Spazio e tempo nella didattica, un’esperienza da fuoriserie
di Feldia Loperfido e Giuseppe Ritella
“Cominciamo dal Cronotopo”
“Come, scusa?”
“Il Cronotopo!”
“Cronocosa?”
“Cronotopo”
“Capisco solo topo!”
“Ho detto cronotopo!!! Uff, ci riprovo: seriale”
“Seriale?”
“Sì, seriale!”
“Ma si può capire di che si parla in questo numero?”

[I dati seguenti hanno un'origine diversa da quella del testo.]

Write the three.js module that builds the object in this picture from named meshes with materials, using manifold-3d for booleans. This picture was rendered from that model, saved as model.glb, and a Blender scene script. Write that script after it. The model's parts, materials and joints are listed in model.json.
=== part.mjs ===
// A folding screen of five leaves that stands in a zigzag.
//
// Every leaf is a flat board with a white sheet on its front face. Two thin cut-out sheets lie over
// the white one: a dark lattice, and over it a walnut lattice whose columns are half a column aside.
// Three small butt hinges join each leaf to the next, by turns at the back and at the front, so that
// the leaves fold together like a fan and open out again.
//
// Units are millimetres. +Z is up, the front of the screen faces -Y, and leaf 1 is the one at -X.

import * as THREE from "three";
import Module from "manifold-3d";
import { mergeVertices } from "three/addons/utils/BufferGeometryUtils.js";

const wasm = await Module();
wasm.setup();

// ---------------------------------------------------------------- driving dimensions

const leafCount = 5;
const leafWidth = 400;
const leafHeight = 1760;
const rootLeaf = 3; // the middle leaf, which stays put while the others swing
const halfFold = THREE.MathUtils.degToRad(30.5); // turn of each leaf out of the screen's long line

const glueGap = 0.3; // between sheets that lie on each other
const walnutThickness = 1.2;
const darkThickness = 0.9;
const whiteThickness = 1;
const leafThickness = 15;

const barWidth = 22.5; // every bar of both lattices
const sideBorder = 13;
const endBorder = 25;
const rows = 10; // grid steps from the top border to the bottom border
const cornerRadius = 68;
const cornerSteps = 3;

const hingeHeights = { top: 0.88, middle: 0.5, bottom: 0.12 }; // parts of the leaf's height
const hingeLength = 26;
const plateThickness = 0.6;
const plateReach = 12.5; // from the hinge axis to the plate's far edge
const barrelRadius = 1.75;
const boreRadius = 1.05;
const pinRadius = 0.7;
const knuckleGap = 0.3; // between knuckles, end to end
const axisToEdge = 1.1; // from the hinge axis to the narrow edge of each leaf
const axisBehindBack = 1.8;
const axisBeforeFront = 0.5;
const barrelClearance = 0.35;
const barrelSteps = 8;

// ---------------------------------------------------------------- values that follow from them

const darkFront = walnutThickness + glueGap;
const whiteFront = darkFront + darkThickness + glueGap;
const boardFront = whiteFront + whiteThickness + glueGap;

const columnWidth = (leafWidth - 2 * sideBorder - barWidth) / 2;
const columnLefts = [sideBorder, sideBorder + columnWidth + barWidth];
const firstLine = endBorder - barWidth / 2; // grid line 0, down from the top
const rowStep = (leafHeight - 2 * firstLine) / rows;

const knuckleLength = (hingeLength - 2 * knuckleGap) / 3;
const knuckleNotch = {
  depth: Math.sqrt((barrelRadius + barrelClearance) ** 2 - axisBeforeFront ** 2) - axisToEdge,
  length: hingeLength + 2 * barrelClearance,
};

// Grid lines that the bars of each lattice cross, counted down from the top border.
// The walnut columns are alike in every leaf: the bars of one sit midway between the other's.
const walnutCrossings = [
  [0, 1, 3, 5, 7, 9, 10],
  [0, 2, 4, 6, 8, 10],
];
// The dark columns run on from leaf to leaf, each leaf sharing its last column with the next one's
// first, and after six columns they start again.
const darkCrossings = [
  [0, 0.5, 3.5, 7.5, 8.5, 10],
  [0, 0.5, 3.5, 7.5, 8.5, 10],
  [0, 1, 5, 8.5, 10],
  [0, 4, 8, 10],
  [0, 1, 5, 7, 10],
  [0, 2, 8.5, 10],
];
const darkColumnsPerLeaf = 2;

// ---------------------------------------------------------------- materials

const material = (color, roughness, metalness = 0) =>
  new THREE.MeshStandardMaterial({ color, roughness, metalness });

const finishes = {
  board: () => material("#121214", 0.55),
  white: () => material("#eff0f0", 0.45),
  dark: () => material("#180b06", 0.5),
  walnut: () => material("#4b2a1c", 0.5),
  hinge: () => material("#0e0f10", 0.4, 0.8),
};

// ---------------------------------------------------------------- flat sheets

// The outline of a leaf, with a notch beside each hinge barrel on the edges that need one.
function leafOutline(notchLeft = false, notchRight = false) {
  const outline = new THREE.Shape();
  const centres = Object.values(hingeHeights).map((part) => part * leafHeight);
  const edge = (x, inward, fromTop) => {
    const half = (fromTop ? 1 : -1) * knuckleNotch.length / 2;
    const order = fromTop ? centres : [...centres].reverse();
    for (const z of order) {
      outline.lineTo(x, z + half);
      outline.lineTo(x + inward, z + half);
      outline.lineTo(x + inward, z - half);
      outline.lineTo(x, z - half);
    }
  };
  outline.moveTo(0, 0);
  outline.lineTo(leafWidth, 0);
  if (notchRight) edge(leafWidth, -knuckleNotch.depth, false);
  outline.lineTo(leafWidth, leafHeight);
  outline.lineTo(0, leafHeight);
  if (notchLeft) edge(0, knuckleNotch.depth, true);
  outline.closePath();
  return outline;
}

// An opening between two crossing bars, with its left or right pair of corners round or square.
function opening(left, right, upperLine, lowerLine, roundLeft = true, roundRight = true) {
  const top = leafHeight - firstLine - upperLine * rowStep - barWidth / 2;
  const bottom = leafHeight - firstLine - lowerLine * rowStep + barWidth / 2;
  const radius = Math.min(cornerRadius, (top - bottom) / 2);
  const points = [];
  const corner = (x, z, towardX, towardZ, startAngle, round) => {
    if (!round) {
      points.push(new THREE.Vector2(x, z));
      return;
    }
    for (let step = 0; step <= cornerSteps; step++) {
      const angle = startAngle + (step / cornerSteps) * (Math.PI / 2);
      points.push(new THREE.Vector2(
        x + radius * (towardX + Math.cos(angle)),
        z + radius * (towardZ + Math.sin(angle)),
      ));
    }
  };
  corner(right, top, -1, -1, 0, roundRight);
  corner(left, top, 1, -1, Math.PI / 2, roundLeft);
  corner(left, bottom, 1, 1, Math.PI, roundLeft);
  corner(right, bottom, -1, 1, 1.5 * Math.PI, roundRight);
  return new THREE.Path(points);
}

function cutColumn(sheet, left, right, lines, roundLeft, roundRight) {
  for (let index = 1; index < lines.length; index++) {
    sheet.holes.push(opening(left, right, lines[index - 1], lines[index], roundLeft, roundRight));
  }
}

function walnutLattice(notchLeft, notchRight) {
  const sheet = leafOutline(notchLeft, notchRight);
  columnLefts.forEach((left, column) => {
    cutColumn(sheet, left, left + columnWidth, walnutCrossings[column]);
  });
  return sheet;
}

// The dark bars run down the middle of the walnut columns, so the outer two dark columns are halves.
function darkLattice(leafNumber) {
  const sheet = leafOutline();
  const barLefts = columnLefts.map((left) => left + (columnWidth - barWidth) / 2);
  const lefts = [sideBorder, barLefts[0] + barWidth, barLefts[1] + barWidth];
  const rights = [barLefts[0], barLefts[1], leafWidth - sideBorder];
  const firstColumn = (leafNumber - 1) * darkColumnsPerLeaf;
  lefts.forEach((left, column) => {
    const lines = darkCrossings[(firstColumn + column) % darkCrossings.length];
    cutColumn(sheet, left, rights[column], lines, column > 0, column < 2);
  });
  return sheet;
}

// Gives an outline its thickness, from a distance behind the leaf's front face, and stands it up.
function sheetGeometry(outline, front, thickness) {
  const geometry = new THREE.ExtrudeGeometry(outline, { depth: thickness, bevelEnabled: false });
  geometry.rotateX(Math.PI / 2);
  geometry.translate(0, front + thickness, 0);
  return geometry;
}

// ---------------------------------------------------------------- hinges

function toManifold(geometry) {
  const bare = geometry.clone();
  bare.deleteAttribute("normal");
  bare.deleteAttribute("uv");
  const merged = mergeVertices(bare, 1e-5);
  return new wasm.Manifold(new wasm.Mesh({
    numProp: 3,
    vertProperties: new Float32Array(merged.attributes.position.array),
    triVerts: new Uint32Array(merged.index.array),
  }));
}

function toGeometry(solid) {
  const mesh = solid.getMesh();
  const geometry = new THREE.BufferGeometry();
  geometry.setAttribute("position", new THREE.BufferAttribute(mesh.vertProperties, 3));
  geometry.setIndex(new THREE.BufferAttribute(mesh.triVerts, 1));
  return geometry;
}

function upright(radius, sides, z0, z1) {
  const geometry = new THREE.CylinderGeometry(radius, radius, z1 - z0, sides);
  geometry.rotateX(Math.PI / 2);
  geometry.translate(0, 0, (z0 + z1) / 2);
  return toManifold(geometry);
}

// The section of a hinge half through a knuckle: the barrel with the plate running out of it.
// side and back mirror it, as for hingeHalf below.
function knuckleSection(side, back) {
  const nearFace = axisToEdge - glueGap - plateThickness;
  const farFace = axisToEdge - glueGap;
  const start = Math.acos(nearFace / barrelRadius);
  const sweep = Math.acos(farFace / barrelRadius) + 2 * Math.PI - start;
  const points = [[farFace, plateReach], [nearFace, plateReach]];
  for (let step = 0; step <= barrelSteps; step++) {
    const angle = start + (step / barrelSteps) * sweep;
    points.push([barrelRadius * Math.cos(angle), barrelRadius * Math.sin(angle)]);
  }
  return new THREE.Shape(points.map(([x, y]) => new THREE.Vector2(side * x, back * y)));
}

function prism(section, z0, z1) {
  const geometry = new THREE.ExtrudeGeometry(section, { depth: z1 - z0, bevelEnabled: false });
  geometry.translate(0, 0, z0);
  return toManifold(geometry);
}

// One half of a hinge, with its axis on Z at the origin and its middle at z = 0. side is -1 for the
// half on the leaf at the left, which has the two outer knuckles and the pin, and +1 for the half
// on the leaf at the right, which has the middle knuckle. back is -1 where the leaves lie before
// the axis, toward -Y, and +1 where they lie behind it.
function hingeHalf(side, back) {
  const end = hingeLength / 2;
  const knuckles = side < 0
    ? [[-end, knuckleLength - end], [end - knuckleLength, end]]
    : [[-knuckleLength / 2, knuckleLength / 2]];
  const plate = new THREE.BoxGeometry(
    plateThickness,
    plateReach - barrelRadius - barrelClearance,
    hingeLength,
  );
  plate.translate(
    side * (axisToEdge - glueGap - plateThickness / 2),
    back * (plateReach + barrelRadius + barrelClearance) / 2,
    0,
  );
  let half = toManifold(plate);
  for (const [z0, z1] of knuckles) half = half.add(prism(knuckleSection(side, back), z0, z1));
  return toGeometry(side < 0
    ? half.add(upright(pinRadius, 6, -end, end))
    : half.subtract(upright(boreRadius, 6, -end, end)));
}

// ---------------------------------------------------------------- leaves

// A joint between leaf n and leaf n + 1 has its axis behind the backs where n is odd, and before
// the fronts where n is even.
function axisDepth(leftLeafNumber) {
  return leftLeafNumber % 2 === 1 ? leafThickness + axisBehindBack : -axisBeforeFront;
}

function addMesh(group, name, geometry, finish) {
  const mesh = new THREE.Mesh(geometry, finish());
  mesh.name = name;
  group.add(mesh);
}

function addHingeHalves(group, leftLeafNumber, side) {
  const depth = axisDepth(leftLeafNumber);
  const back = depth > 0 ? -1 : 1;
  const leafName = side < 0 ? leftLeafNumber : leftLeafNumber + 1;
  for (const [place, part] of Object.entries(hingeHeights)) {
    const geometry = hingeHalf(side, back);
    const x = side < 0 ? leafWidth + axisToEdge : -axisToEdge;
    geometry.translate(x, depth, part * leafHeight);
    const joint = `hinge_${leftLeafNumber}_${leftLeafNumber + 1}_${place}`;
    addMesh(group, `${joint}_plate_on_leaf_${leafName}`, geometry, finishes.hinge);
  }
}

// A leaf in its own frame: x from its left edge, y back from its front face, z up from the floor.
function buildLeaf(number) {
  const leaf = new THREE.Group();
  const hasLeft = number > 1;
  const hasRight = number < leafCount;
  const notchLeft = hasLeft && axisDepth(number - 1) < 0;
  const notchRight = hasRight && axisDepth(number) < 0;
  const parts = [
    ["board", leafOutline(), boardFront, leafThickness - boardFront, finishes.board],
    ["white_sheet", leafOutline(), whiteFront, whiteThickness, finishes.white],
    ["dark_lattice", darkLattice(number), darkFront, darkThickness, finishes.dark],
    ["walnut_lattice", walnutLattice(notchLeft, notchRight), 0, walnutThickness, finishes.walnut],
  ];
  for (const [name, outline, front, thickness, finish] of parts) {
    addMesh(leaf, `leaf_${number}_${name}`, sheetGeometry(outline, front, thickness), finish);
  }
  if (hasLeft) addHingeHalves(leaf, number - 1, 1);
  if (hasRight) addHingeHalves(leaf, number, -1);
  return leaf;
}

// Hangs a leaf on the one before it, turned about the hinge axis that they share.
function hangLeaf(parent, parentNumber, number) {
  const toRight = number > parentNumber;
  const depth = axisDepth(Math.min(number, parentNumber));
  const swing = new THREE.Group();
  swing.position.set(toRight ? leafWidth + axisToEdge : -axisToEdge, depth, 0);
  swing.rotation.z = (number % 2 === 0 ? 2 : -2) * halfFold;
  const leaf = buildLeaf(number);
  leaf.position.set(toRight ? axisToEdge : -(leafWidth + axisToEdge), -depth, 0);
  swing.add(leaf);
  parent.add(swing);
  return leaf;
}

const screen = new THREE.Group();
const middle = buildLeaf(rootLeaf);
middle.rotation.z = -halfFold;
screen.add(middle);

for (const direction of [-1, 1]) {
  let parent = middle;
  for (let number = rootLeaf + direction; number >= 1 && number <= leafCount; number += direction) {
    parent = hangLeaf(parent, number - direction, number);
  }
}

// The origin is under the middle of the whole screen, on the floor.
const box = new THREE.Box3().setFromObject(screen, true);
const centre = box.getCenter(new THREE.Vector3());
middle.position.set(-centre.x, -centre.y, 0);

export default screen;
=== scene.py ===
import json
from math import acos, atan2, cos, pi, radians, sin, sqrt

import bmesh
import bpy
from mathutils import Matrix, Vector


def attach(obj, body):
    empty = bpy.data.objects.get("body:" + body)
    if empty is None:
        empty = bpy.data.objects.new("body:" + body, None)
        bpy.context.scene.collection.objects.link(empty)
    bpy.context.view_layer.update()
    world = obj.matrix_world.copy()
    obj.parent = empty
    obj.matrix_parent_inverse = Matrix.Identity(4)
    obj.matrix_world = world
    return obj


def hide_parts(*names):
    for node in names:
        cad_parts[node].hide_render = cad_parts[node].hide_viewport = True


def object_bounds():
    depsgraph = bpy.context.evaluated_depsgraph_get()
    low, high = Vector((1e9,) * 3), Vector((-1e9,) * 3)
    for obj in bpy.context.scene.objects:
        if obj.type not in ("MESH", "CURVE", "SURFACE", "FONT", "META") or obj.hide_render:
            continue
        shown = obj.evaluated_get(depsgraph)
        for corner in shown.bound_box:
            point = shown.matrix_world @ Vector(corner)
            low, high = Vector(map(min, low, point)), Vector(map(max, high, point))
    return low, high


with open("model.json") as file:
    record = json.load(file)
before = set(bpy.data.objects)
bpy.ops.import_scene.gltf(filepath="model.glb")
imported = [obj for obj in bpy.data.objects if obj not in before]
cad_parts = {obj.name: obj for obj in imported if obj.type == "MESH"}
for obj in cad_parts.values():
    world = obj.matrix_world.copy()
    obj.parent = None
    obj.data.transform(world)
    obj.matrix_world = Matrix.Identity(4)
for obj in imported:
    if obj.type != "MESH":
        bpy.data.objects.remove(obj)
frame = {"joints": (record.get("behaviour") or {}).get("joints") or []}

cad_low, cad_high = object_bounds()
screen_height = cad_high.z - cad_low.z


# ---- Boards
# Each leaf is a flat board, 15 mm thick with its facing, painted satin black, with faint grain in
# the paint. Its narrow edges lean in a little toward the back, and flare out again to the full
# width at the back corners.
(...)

Ecco, sì. Proviamo a capire di cosa si parla in questo articolo. Non scomoderemo ratti o serial killer, topi o produzioni TV seriali. Come sempre, parleremo di educazione, di didattica. In particolare, approcceremo la trattazione dello spazio-tempo nell’esperienza scolastica. Vi sembra un tema troppo filosofico? Può sembrare un argomento astratto da cui fuggire? Ha l’aria di una questione troppo impegnativa dopo un anno altrettanto faticoso? Nulla di tutto ciò (almeno speriamo). D’altro canto, di cosa è fatta la nostra vita se non di spazi e tempi che si incrociano tra di loro? C’è lo spazio-tempo della cena sul divano che passa in un attimo (soprattutto se ci si addormenta), della riunione infinita a lavoro (a meno che non ci si addormenti), della lezione da preparare in un flow che vorremmo non terminasse mai (durante la quale non si dorme mai). Ci sono i cronotopi. Ok, d’accordo, confessiamo. Il concetto è filosofico e quanto meno apparentemente un po’ astratto. Ma, d’altro canto, cosa c’è di male nel filosofeggiare un po’, soprattutto se questo ci aiuta a comprendere meglio la nostra vita di tutti i giorni?